[lbo-talk] Conrad v Hochschild (was Lincoln Gordon, he dead)

James Heartfield Heartfield at blueyonder.co.uk
Fri Jan 15 14:39:36 PST 2010


Michael Pollack (unless I am confused by the clipping) writes

'I think the problem with Conrad's book is actually much simpler and more profound.'

Can I slow you down just a bit, there. There's a problem with Conrad's book? This is a novel that is acknowledged to be one of the greatest works of fiction; so if you have found a problem with it, you ought to make a great impact on literary criticism.

Anyway, let's hear what 'the problem with Conrad's book' is ...

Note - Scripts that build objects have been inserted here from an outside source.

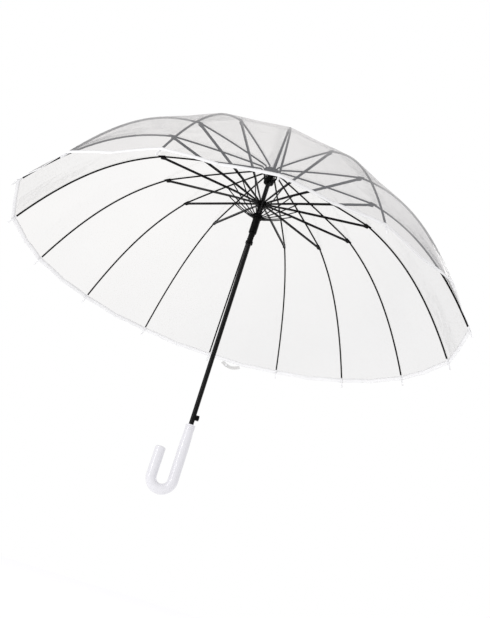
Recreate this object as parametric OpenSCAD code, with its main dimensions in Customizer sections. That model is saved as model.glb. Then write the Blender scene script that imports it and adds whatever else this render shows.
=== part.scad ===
// Stick umbrella with sixteen ribs, a clear film canopy and a J-shaped handle. Millimetres, +Z up the shaft.
// The origin is on the shaft's axis, where the shaft enters the collar of the handle.

/* [Canopy] */
// Radius of the open canopy at the ends of the tip caps
canopy_r = 500; // [460:5:540]
// Height of the tips of the caps above the origin
rim_z = 290; // [270:5:310]
// Angle of the first rib from the plane of the hook
first_rib = 3; // [0:0.5:22]
// Thickness of the film
film_t = 0.6; // [0.4:0.1:1.2]
// Share of a rib's fall that is straight, outside its bracket
fall_straight = 0.48; // [0.3:0.02:0.6]
// Power of the rest of a rib's fall
fall_power = 2.44; // [2:0.02:3]
// Distance between the ends of the tie strap
strap_len = 50; // [40:1:56]
// Width of the tie strap
strap_w = 8; // [6:0.5:9]
// How far the middle of the tie strap sags
strap_sag = 9; // [6:0.5:10]

/* [Linkage] */
// Radius of the circle of pivots, at the notch and at the runner
pivot_r = 10; // [9:0.5:11]
// Height of the rib pivots at the notch
notch_z = 588; // [580:1:596]
// Height of the stretcher pivots at the runner when open
runner_z = 530; // [526:1:534]
// Radius of the pivot between a rib and its stretcher
bracket_r = 247; // [240:1:250]
// How far a bracket's pivot hangs under its rib's centreline
bracket_drop = 4; // [4:0.25:6]
// Width and height of a rib
rib_w = 2.6; // [2:0.2:2.8]
// Width of a stretcher past its taper
stretcher_w = 4; // [3.4:0.1:4.2]
// Height of a stretcher's channel
stretcher_h = 4; // [3:0.25:4]

/* [Shaft and runners] */
// Outer radius of the shaft
shaft_r = 5; // [4.8:0.1:5.2]
// Wall of the shaft
shaft_wall = 1; // [0.6:0.1:1]
// Gap between the shaft and what slides on it
slide_gap = 0.3; // [0.2:0.05:0.4]
// Bottom of the runner's end ring when open
runner_end_z = 424; // [424:1:430]
// Height of the strut holes in the lower runner when open
collar_z = 494; // [490:1:496]
// Bottom of the lower runner when open
lower_end_z = 452; // [448:1:456]

/* [Handle] */
// Radius of the grip
grip_r = 10.5; // [9.5:0.25:11]
// Radius of the grip just under the collar
grip_top_r = 9.2; // [8.5:0.1:10]
// Depth of the centre of the bend under the origin
bend_z = 115; // [100:1:130]
// Radius of the bend's centreline
bend_r = 21.7; // [20:0.1:26]
// Depth of the hook's end face under the origin
hook_end_z = 58; // [50:1:80]
// Height of the middle of the opening button
button_z = 17; // [16:0.5:18]

/* [Hidden] */
$fn = 64;
RIBS = 16;
STEP = 360 / RIBS;
HALF = STEP / 2;
skin = 0.05;

bracket_z = (notch_z + runner_z) / 2;
rib_at_bracket = bracket_z + bracket_drop;
link_rise = atan2(bracket_z - runner_z, bracket_r - pivot_r);
link_len = norm([bracket_r - pivot_r, bracket_z - runner_z]);

// Eyes, forks and the wires that run through them
eye_r = 2;
blade_w = 1.8;
slot_w = 2.4;
slot_r = 7.7;
hub_r = 11.4;
wire_r = 0.5;
wire_hole_r = 0.65;
eye_hole_r = 0.9;
pin_r = 0.8;
pin_hole_r = 1;
lug_w = 1.6;
cheek_in = 1;
cheek_out = 2.1;
fork_r = 2.2;

// Crown
elbow_r = 26;
elbow_z = notch_z + 29;
crown_r = 20;
washer_z = notch_z + 28.2;
washer_t = 1.4;
shaft_top = notch_z + 28;
ferrule_foot = notch_z - 6;
ferrule_z = notch_z + 34.9;
ferrule_len = 30;
tip_r = 4;

// Tip caps
cap_r = 2;
cap_len = 25;
cap_bore_r = 1.1;
stub_r = 1;
stub_len = 8;
rod_end_r = canopy_r - 11.5;
film_gap = 0.8;
hem_r = canopy_r - 6;
panel_gap = 0.25;
seam_gap = 0.1;

// Runner, lower runner and the spring between them
runner_r = 7;
spring_seat_r = 6.2;
lower_bore_r = 8;
lower_r = 8.8;
collar_r = 11;
collar_h = 9;
hub_lo = runner_z - 7;
hub_hi = runner_z + 4;
spring_wire = 0.7;
spring_r = 7.1;
spring_turns = 11;
spring_lo = lower_end_z + 3.8;
spring_hi = hub_lo - 0.8;
catch_w = 7.2;
catch_h = 22;

// Spring struts, from the lower runner's collar to each stretcher
strut_r = 0.7;
strut_along = 75;
strut_in = [9.6, collar_z];
strut_out = [pivot_r + strut_along * cos(link_rise) + 0.9 * sin(link_rise),
             runner_z + strut_along * sin(link_rise) - 0.9 * cos(link_rise)];
strut_rise = atan2(strut_out[1] - strut_in[1], strut_out[0] - strut_in[0]);

// Handle
collar_len = 10;
lip_r = 9.6;
groove = 0.5;
socket_depth = 40;
button_w = 6;
button_h = 10;
button_in = 1;
button_out = 12.2;

// Strap
strap_t = 1;
strap_seam_gap = 4;

// Height of a rib's centreline at radius r, outside and inside its bracket
function fall(s) = 1 - fall_straight * s - (1 - fall_straight) * pow(s, fall_power);
function outer_z(r) = rim_z + (rib_at_bracket - rim_z) * fall((r - bracket_r) / (canopy_r - bracket_r));
function inner_share(r) = (r - elbow_r) / (bracket_r - elbow_r);
function inner_bow(s) = 0.82 * s + 0.18 * s * s;
function inner_z(r) = elbow_z + (rib_at_bracket - elbow_z) * inner_bow(inner_share(r));

GOOSENECK = [[pivot_r, notch_z], [12.2, notch_z + 6], [15.5, notch_z + 17], [20, notch_z + 25],
             [elbow_r, elbow_z]];
INNER = [for (k = [1:6]) let (r = elbow_r + (bracket_r - elbow_r) * k / 6) [r, inner_z(r)]];
OUTER = [for (k = [1:14]) let (r = bracket_r + (rod_end_r - bracket_r) * k / 14) [r, outer_z(r)]];
ROD = concat([[elbow_r, elbow_z]], INNER, OUTER);
HEM = [for (r = [hem_r - 4, hem_r]) [r, outer_z(r)]];
COVERED = concat(INNER, [for (k = [0:12]) OUTER[k]], HEM);

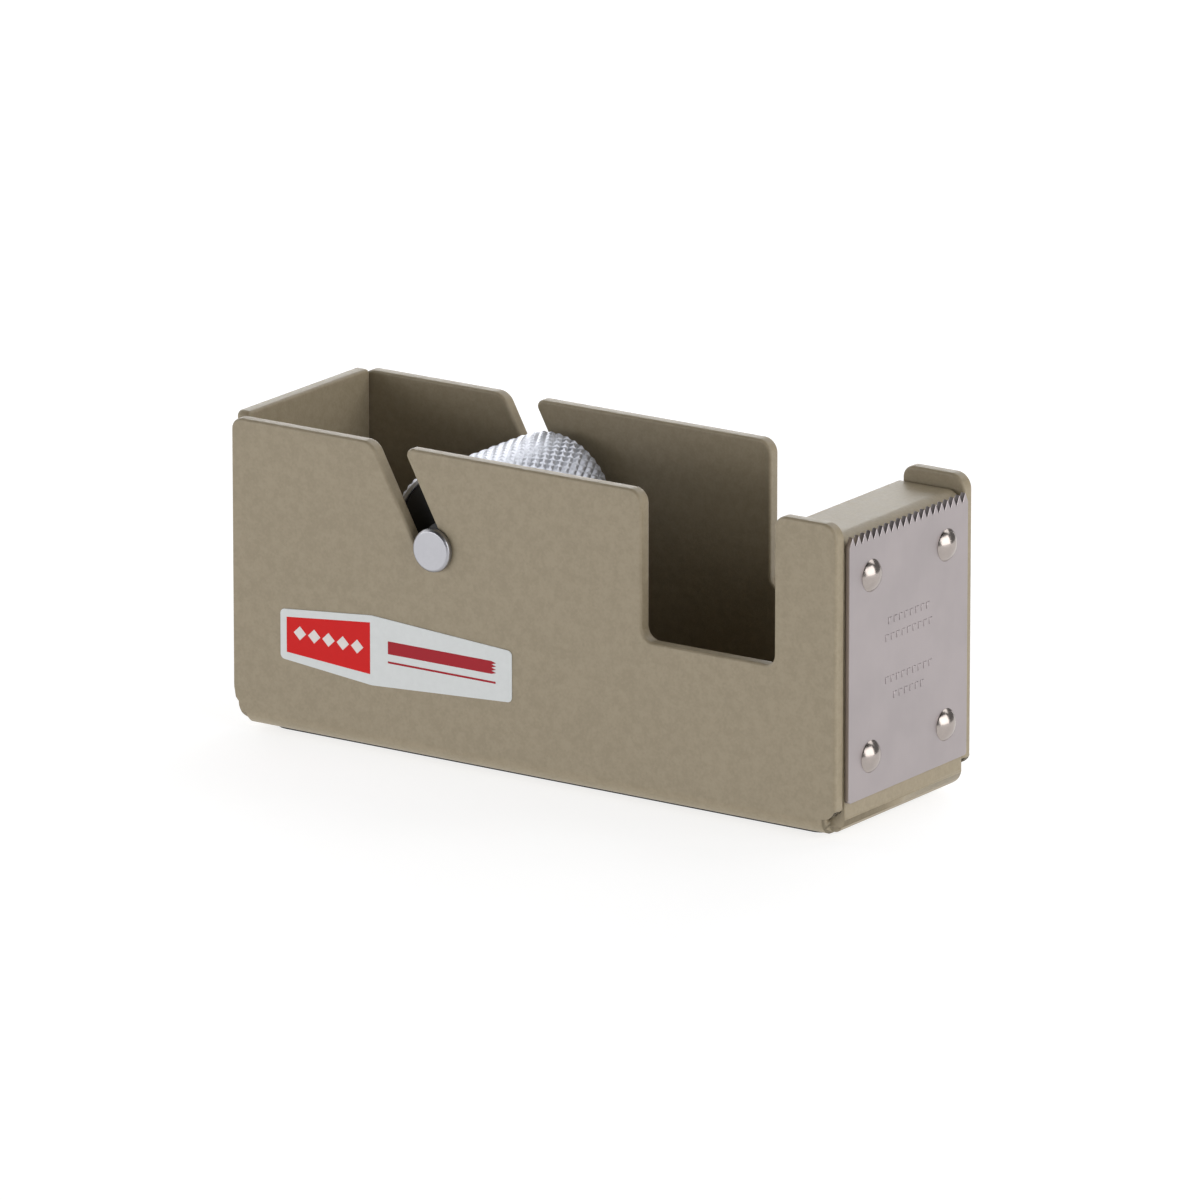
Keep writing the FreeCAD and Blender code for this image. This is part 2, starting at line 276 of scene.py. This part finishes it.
blade_finish = rolled_nickel()
soften("blade_plate", BLADE_EDGE_RADIUS, blade_finish, segments=2)

# The row heights, the size and the pitch are in millimetres, on the blade's face.
PIP_COUNTS = (6, 9, 9, 8)
PIP_ROW_HEIGHTS = (15.4, 18.3, 25.4, 28.2)
PIP_SIZE = (0.85, 1.1)
PIP_PITCH = 1.6
PIP_RISE = 0.06 * MM
PIP_ROUNDING = 0.05 * MM


def relief(name, outlines, place, rise, rounding=0.0):
    """Flat raised shapes as one mesh. Outlines are in millimetres, on a plane that the matrix sets in place."""
    drawing = bpy.data.curves.new(name, "CURVE")
    drawing.dimensions = "2D"
    drawing.fill_mode = "BOTH"
    drawing.extrude = (rise - rounding) / 2
    drawing.bevel_depth = rounding
    drawing.bevel_resolution = 1
    drawing.offset = -rounding
    for outline in outlines:
        line = drawing.splines.new("POLY")
        line.points.add(len(outline) - 1)
        for corner, (x, y) in zip(line.points, outline):
            corner.co = (x * MM, y * MM, 0, 1)
        line.use_cyclic_u = True
    pattern = bpy.data.objects.new(name, drawing)
    mesh = bpy.data.meshes.new_from_object(pattern)
    bpy.data.objects.remove(pattern)
    mesh.transform(place)
    mesh.name = name
    piece = bpy.data.objects.new(name, mesh)
    bpy.context.scene.collection.objects.link(piece)
    return piece


def bar(x, y, width, height):
    """The outline of an upright rectangle round its middle."""
    return [
        (x - width / 2, y - height / 2),
        (x + width / 2, y - height / 2),
        (x + width / 2, y + height / 2),
        (x - width / 2, y + height / 2),
    ]


def pressed_pips():
    """Rows of low pips between the rivets."""
    low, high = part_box("blade_plate")
    foot = Vector((high.x, (low.y + high.y) / 2, low.z))
    facing_front = Matrix.Translation(foot) @ Matrix(((0, 0, 1, 0), (1, 0, 0, 0), (0, 1, 0, 0), (0, 0, 0, 1)))
    outlines = []
    for count, height in zip(PIP_COUNTS, PIP_ROW_HEIGHTS):
        for i in range(count):
            outlines.append(bar((i - (count - 1) / 2) * PIP_PITCH, height, *PIP_SIZE))
    pips = relief("blade_pips", outlines, facing_front, 2 * PIP_RISE, rounding=PIP_ROUNDING)
    pips.data.materials.append(blade_finish)
    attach(pips, "body")


pressed_pips()


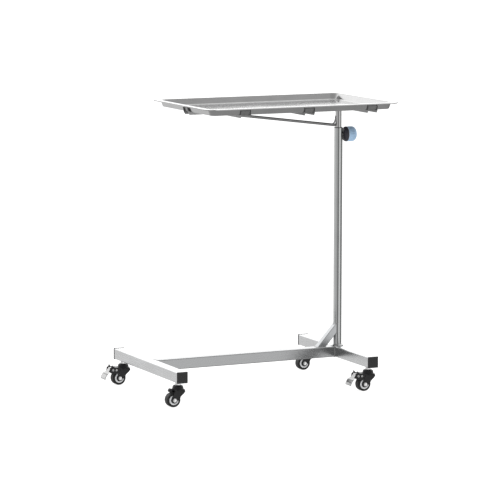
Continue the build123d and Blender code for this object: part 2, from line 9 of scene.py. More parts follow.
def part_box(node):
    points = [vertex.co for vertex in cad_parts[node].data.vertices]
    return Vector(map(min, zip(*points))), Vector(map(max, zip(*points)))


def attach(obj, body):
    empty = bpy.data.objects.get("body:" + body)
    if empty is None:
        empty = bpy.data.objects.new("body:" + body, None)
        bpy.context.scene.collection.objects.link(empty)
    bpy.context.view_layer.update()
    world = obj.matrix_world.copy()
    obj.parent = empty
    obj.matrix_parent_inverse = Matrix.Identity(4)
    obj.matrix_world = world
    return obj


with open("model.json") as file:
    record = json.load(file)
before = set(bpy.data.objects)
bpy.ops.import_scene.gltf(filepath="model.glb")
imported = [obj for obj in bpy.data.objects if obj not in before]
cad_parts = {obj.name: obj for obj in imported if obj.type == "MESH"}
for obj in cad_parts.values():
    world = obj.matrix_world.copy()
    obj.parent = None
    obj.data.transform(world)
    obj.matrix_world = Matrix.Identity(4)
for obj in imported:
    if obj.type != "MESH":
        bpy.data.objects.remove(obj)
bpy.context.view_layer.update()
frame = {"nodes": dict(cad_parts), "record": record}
NODES = frame["nodes"]
SLOT_OF = {part["node"]: part["material_slot"] for part in frame["record"]["subparts"]}


# ---------------------------------------------------------------- camera
CAMERA_AZIMUTH = 25.51       # degrees from looking along +Y towards +X
CAMERA_ELEVATION = 7.69
CAMERA_ROLL = 0.10
CAMERA_DISTANCE = 10.8
CAMERA_LENS = 218.1          # millimetres
CAMERA_REACH = 200           # metres
CAMERA_AIM = Vector((0.0086, 0.0244, 0.4895))


def add_camera():
    """The telephoto camera, aimed at a point near the middle of the cart."""
    yaw = math.radians(CAMERA_AZIMUTH)
    pitch = math.radians(CAMERA_ELEVATION)
    away = Vector((-math.sin(yaw) * math.cos(pitch), -math.cos(yaw) * math.cos(pitch), math.sin(pitch)))
    data = bpy.data.cameras.new("camera")
    data.lens = CAMERA_LENS
    data.clip_end = CAMERA_REACH
    camera = bpy.data.objects.new("camera", data)
    camera.location = CAMERA_AIM + away * CAMERA_DISTANCE
    turn = Matrix.Rotation(-yaw, 4, "Z") @ Matrix.Rotation(math.pi / 2 - pitch, 4, "X")
    turn = turn @ Matrix.Rotation(math.radians(CAMERA_ROLL), 4, "Z")
    camera.rotation_euler = turn.to_euler()
    bpy.context.scene.collection.objects.link(camera)
    bpy.context.scene.camera = camera


# ---------------------------------------------------------------- node helpers
class Graph:
    """A short way to write a material's node graph."""

    def __init__(self, name):
        self.material = bpy.data.materials.new(name)
        self.material.use_nodes = True
        self.tree = self.material.node_tree
        self.tree.nodes.clear()
        self.output = self.add("ShaderNodeOutputMaterial")
        self.shader = self.add("ShaderNodeBsdfPrincipled")
        self.link(self.shader.outputs[0], self.output.inputs["Surface"])

    def add(self, kind, **settings):
        node = self.tree.nodes.new(kind)
        for key, value in settings.items():
            setattr(node, key, value)
        return node

    def link(self, source, target):
        self.tree.links.new(source, target)

    def set(self, **values):
        for key, value in values.items():
            self.shader.inputs[key.replace("_", " ")].default_value = value

    def place(self, scale=(1, 1, 1)):
        """Object coordinates in metres, stretched by a scale."""
        coords = self.add("ShaderNodeTexCoord")
        mapping = self.add("ShaderNodeMapping")
        mapping.inputs["Scale"].default_value = scale
        self.link(coords.outputs["Object"], mapping.inputs["Vector"])
        return mapping.outputs[0]

    def noise(self, vector, scale, detail=4.0, rough=0.55):
        node = self.add("ShaderNodeTexNoise")
        node.inputs["Scale"].default_value = scale
        node.inputs["Detail"].default_value = detail
        node.inputs["Roughness"].default_value = rough
        self.link(vector, node.inputs["Vector"])
        return node.outputs["Fac"]

    def ramp(self, value, stops):
        """A colour ramp from a list of (position, grey or colour)."""
        node = self.add("ShaderNodeValToRGB")
        elements = node.color_ramp.elements
        while len(elements) < len(stops):
            elements.new(0.5)
        for element, (position, colour) in zip(elements, stops):
            element.position = position
            if isinstance(colour, (int, float)):
                colour = (colour, colour, colour)
            element.color = (*colour, 1.0)
        self.link(value, node.inputs["Fac"])
        return node.outputs["Color"]

    def mix(self, factor, a, b, blend="MIX"):
        node = self.add("ShaderNodeMix", data_type="RGBA", blend_type=blend)
        for value, socket in ((factor, node.inputs[0]), (a, node.inputs[6]), (b, node.inputs[7])):
            if isinstance(value, (int, float)):
                socket.default_value = value
            elif isinstance(value, tuple):
                socket.default_value = (*value, 1.0)
            else:
                self.link(value, socket)
        return node.outputs[2]

    def bump(self, height, distance, strength=1.0, normal=None):
        node = self.add("ShaderNodeBump")
        node.inputs["Distance"].default_value = distance
        node.inputs["Strength"].default_value = strength
        self.link(height, node.inputs["Height"])
        if normal is not None:
            self.link(normal, node.inputs["Normal"])
        return node.outputs["Normal"]


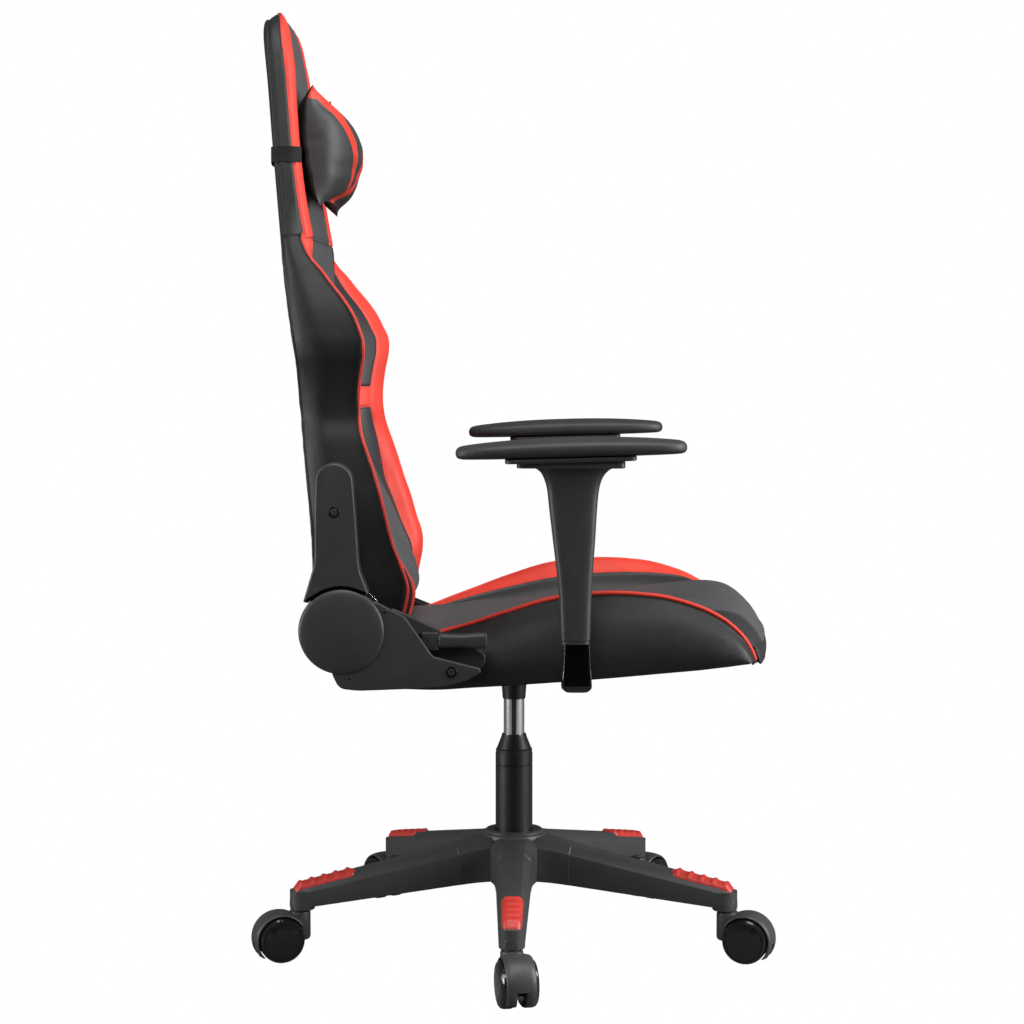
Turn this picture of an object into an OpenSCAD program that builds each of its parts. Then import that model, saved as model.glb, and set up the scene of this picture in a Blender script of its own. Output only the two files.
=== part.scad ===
// Gaming chair on a five-arm castor base.
// Frame: +Z up, origin on the floor under the gas column, the sitter faces -Y.
// "right" and "left" are the sitter's: right is -X, left is +X.

/* [Base] */
// Radius of the circle that the castor stems stand on
castor_circle_r = 297; // [285:1:305]
// Diameter of a castor wheel
wheel_d = 60; // [56:1:60]
// Distance from a castor's stem to its axle
castor_trail = 27; // [25:1:28]
// Width over both wheels of one castor
castor_w = 50; // [46:1:54]
// Outer radius of the hub
hub_r = 43; // [38:1:46]
// Height of the hub's top ring
hub_top_z = 156; // [152:1:160]

/* [Column] */
// Outer radius of the column tube
column_r = 25; // [24:0.5:27]
// Height of the top of the column tube
column_top_z = 260; // [250:1:262]
// Radius of the chrome gas cylinder
cylinder_r = 14; // [14:0.5:14]

/* [Seat] */
// Half the width of the seat over its bolsters
seat_half_w = 252; // [246:1:256]
// Half the width of the flat middle of the seat
seat_mid_half_w = 178; // [165:1:185]
// Front-up slope of the seat's underside, in degrees
seat_pitch = 3.9; // [3:0.1:4.5]
// Height of the underside of the seat frame over the column
frame_z = 400; // [398:1:402]

/* [Armrests] */
// Distance of each armrest post from the chair's centre plane
arm_x = 295; // [292:1:305]
// Height of the top of the armrest pads at their middle
arm_top_z = 699; // [690:1:720]
// Length of an armrest pad
pad_len = 282; // [260:1:300]
// Width of an armrest pad
pad_w = 82; // [70:1:90]

/* [Backrest] */
// Half the width of the back over its wings
wing_half_w = 255; // [248:1:256]
// Half the width of the flat middle of the back
back_mid_half_w = 165; // [150:1:170]
// Height of the top of the head section
back_top_z = 1245; // [1242:1:1250]

/* [Recline hinge] */
// Distance of the hinge axis behind the column
hinge_y = 209; // [207:1:211]
// Height of the hinge axis
hinge_z = 461; // [459:1:463]
// Radius of the hinge pin
pin_r = 8; // [7:0.5:9]
// Radius of the round hinge cover
disc_r = 53; // [50:1:54]

/* [Head pillow] */
// Length of the pillow across the chair
pillow_len = 288; // [260:1:300]
// Height of the strap's middle
strap_z = 1049; // [1045:1:1055]

/* [Hidden] */
$fn = 64;
arms = 5;
fit = 0.05;
wheel_r = wheel_d / 2;
wheel_in = 4;
wheel_out = castor_w / 2;
hood_half_w = 19;
hood_r = wheel_r + 4.2;
well_r = wheel_r + 1.3;
stem_r = 5.5;
axle_r = 3;
boss_z = 67;
boss_r = 16.5;
castor_turn = [13, 0, 0, 0, 0];
tube_bottom_z = 90;
tube_wall = 3;
rod_r = 5;
bore_r = 11;
cone_top_z = column_top_z + 26;
valve_r = 3;
plate_t = 4;
tube_r = 10;
rail_x = 225;
mid_top_front_z = 483;
pad_mid_y = -72;
pad_tilt = 1.6;
pad_t = 24;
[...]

Michael writes 'He wanted to get at truth,' whoa, hold your horses. He 'wanted to get at the truth'? What truth, exactly? I think Conrad wanted to write a good novel. 'The truth' - if 'truth' is the name you give to what art does - that he is looking for is not some journalistic account of what was happening in the Congo.

Michael continues: 'and instead he produced mystification, when the truth was right in front of his face.' and the truth is not mysterious? Mystery is not part of the truth?

The final nail in the coffin of this post is this: 'Adam Hochschild's book _King Leopold's Ghost_ is 100 times more interesting than Heart of Darkness'.

Heart of Darkness v King Leopold's Ghost? Why not Salvador Dali's 'Premonition of Civil War' v the program of the P.O.U.M, or, or Finnegan's Wake v 'Ireland on the Dissecting Table', or 'the accidental meeting of an umbrella and a sewing machine on a dissecting table', for that matter. Conrad and Hochschild are not only not in the same league (be serious, Hochschild is not worth the steam off Conrad's piss - even I, not even that big a fan of Conrad's, know that much, and Hochschild, for sure, knows it), but in any event Conrad and Hochschild are not even trying to do the same thing.

Adam Hochschild's book is ok, though by no means very good, more importantly it is wholly derivative, and more than a hundred years after the event. But it is a history, not a work of fiction.

To understand Conrad's position in relation to 'the truth' of the Congo, you need to understand that the journalistic job of exposing the atrocities in the Belgian Congo *had already happened*. It was Henry Fox Bourne of the Aborigines' Protection Society who exposed most of the core atrocities of the Belgian Congo, in 1895, four years before Conrad's book was serialised in Blackwoods magazine.

Fox Bourne was an idefatigable campaigner (and yes, patrician liberal anti-racist), and had a firestorm of press interest in the atrocities in the Belgian Congo, which he exposed in Houses of Commons and in public meetings up and down the land - long before ED Morel got on board the anti-Leopold bandwagon.

Conrad did not write his book to expose the atrocities in the Belgian Congo. He used the Belgian Congo as a backdrop to his novel because he knew that the average English reader would be familiar enough with the stories of the atrocities for Conrad to allude to them without spelling them out, which was what he needed to do to do the real work of the book, which is to investigate the state of mind of the protagonists, their capacity to think about the inhumanity of which they are a part.

Hocshchild, who is a good journalist, but basically a wishy-washy liberal (don't get me started on his outrageous whitewash of Britain's 'anti-slavery' imperialism), simply put together a good cut and paste history out of the real investigations of others (whom to his credit he does credit). Among modern scholars, Neal Ascherson's The King Incorporated is the best work.